─── Dataset section ───

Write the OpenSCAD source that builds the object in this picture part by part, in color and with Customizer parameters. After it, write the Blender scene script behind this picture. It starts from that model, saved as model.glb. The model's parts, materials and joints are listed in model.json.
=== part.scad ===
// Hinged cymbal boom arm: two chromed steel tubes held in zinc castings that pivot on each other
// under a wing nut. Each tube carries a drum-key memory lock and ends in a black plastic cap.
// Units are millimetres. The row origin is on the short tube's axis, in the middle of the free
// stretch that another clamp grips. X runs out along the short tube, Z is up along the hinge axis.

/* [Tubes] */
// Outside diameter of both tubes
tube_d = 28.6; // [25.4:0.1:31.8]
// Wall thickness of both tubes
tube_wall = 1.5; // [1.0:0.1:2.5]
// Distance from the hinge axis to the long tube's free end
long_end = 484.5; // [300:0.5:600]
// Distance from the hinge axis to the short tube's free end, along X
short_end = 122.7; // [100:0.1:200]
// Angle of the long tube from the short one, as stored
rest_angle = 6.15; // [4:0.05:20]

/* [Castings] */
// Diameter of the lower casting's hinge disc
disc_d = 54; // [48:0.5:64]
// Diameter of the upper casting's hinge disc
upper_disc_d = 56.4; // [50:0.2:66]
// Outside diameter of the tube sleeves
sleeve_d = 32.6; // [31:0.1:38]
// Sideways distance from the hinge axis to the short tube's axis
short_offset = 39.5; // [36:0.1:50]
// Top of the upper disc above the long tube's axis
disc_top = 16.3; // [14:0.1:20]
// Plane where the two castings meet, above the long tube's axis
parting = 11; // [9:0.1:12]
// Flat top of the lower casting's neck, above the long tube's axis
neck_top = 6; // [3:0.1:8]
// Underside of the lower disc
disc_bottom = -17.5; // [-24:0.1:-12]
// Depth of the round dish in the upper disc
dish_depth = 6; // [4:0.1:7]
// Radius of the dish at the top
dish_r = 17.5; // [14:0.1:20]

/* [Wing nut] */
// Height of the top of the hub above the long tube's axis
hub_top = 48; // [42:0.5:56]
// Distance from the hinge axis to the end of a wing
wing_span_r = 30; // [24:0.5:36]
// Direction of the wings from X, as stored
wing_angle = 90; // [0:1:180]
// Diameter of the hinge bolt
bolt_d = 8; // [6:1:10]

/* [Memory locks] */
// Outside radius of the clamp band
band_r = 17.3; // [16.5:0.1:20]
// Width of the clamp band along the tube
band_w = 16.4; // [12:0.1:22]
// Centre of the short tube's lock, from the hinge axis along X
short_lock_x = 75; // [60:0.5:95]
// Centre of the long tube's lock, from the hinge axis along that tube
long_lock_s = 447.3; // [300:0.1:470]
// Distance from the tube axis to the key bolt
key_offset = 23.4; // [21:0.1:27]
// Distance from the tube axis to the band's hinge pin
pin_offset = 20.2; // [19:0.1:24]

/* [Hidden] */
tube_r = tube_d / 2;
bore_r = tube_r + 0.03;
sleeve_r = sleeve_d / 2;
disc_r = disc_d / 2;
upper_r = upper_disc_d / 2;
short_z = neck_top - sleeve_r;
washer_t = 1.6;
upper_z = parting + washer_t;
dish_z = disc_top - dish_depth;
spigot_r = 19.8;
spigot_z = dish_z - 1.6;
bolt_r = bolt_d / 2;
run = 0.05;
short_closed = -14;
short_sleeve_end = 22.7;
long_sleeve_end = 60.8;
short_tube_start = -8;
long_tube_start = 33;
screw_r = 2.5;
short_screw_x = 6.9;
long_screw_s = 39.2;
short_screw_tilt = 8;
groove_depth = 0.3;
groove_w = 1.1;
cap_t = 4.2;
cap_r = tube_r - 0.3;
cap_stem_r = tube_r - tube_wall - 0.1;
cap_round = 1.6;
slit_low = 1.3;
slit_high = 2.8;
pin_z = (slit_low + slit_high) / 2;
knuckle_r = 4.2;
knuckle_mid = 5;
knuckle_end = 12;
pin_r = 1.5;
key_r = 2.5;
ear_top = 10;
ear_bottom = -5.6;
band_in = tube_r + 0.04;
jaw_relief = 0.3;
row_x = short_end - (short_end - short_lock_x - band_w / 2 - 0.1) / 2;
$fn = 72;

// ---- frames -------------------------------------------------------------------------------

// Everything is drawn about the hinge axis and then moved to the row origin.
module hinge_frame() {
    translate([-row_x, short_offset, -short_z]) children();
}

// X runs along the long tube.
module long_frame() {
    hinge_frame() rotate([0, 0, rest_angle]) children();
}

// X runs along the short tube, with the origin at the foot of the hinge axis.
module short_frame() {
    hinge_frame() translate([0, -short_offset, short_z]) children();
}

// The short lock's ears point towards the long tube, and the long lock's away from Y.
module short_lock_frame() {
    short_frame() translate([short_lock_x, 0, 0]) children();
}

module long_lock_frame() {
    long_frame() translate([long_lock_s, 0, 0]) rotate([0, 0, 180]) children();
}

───

Output the full listing exactly as it stands.

▸ Output for this task
Write the OpenSCAD source that builds the object in this picture part by part, in color and with Customizer parameters. After it, write the Blender scene script behind this picture. It starts from that model, saved as model.glb. The model's parts, materials and joints are listed in model.json.
=== part.scad ===
// Hinged cymbal boom arm: two chromed steel tubes held in zinc castings that pivot on each other
// under a wing nut. Each tube carries a drum-key memory lock and ends in a black plastic cap.
// Units are millimetres. The row origin is on the short tube's axis, in the middle of the free
// stretch that another clamp grips. X runs out along the short tube, Z is up along the hinge axis.

/* [Tubes] */
// Outside diameter of both tubes
tube_d = 28.6; // [25.4:0.1:31.8]
// Wall thickness of both tubes
tube_wall = 1.5; // [1.0:0.1:2.5]
// Distance from the hinge axis to the long tube's free end
long_end = 484.5; // [300:0.5:600]
// Distance from the hinge axis to the short tube's free end, along X
short_end = 122.7; // [100:0.1:200]
// Angle of the long tube from the short one, as stored
rest_angle = 6.15; // [4:0.05:20]

/* [Castings] */
// Diameter of the lower casting's hinge disc
disc_d = 54; // [48:0.5:64]
// Diameter of the upper casting's hinge disc
upper_disc_d = 56.4; // [50:0.2:66]
// Outside diameter of the tube sleeves
sleeve_d = 32.6; // [31:0.1:38]
// Sideways distance from the hinge axis to the short tube's axis
short_offset = 39.5; // [36:0.1:50]
// Top of the upper disc above the long tube's axis
disc_top = 16.3; // [14:0.1:20]
// Plane where the two castings meet, above the long tube's axis
parting = 11; // [9:0.1:12]
// Flat top of the lower casting's neck, above the long tube's axis
neck_top = 6; // [3:0.1:8]
// Underside of the lower disc
disc_bottom = -17.5; // [-24:0.1:-12]
// Depth of the round dish in the upper disc
dish_depth = 6; // [4:0.1:7]
// Radius of the dish at the top
dish_r = 17.5; // [14:0.1:20]

/* [Wing nut] */
// Height of the top of the hub above the long tube's axis
hub_top = 48; // [42:0.5:56]
// Distance from the hinge axis to the end of a wing
wing_span_r = 30; // [24:0.5:36]
// Direction of the wings from X, as stored
wing_angle = 90; // [0:1:180]
// Diameter of the hinge bolt
bolt_d = 8; // [6:1:10]

/* [Memory locks] */
// Outside radius of the clamp band
band_r = 17.3; // [16.5:0.1:20]
// Width of the clamp band along the tube
band_w = 16.4; // [12:0.1:22]
// Centre of the short tube's lock, from the hinge axis along X
short_lock_x = 75; // [60:0.5:95]
// Centre of the long tube's lock, from the hinge axis along that tube
long_lock_s = 447.3; // [300:0.1:470]
// Distance from the tube axis to the key bolt
key_offset = 23.4; // [21:0.1:27]
// Distance from the tube axis to the band's hinge pin
pin_offset = 20.2; // [19:0.1:24]

/* [Hidden] */
tube_r = tube_d / 2;
bore_r = tube_r + 0.03;
sleeve_r = sleeve_d / 2;
disc_r = disc_d / 2;
upper_r = upper_disc_d / 2;
short_z = neck_top - sleeve_r;
washer_t = 1.6;
upper_z = parting + washer_t;
dish_z = disc_top - dish_depth;
spigot_r = 19.8;
spigot_z = dish_z - 1.6;
bolt_r = bolt_d / 2;
run = 0.05;
short_closed = -14;
short_sleeve_end = 22.7;
long_sleeve_end = 60.8;
short_tube_start = -8;
long_tube_start = 33;
screw_r = 2.5;
short_screw_x = 6.9;
long_screw_s = 39.2;
short_screw_tilt = 8;
groove_depth = 0.3;
groove_w = 1.1;
cap_t = 4.2;
cap_r = tube_r - 0.3;
cap_stem_r = tube_r - tube_wall - 0.1;
cap_round = 1.6;
slit_low = 1.3;
slit_high = 2.8;
pin_z = (slit_low + slit_high) / 2;
knuckle_r = 4.2;
knuckle_mid = 5;
knuckle_end = 12;
pin_r = 1.5;
key_r = 2.5;
ear_top = 10;
ear_bottom = -5.6;
band_in = tube_r + 0.04;
jaw_relief = 0.3;
row_x = short_end - (short_end - short_lock_x - band_w / 2 - 0.1) / 2;
$fn = 72;

// ---- frames -------------------------------------------------------------------------------

// Everything is drawn about the hinge axis and then moved to the row origin.
module hinge_frame() {
    translate([-row_x, short_offset, -short_z]) children();
}

// X runs along the long tube.
module long_frame() {
    hinge_frame() rotate([0, 0, rest_angle]) children();
}

// X runs along the short tube, with the origin at the foot of the hinge axis.
module short_frame() {
    hinge_frame() translate([0, -short_offset, short_z]) children();
}

// The short lock's ears point towards the long tube, and the long lock's away from Y.
module short_lock_frame() {
    short_frame() translate([short_lock_x, 0, 0]) children();
}

module long_lock_frame() {
    long_frame() translate([long_lock_s, 0, 0]) rotate([0, 0, 180]) children();
}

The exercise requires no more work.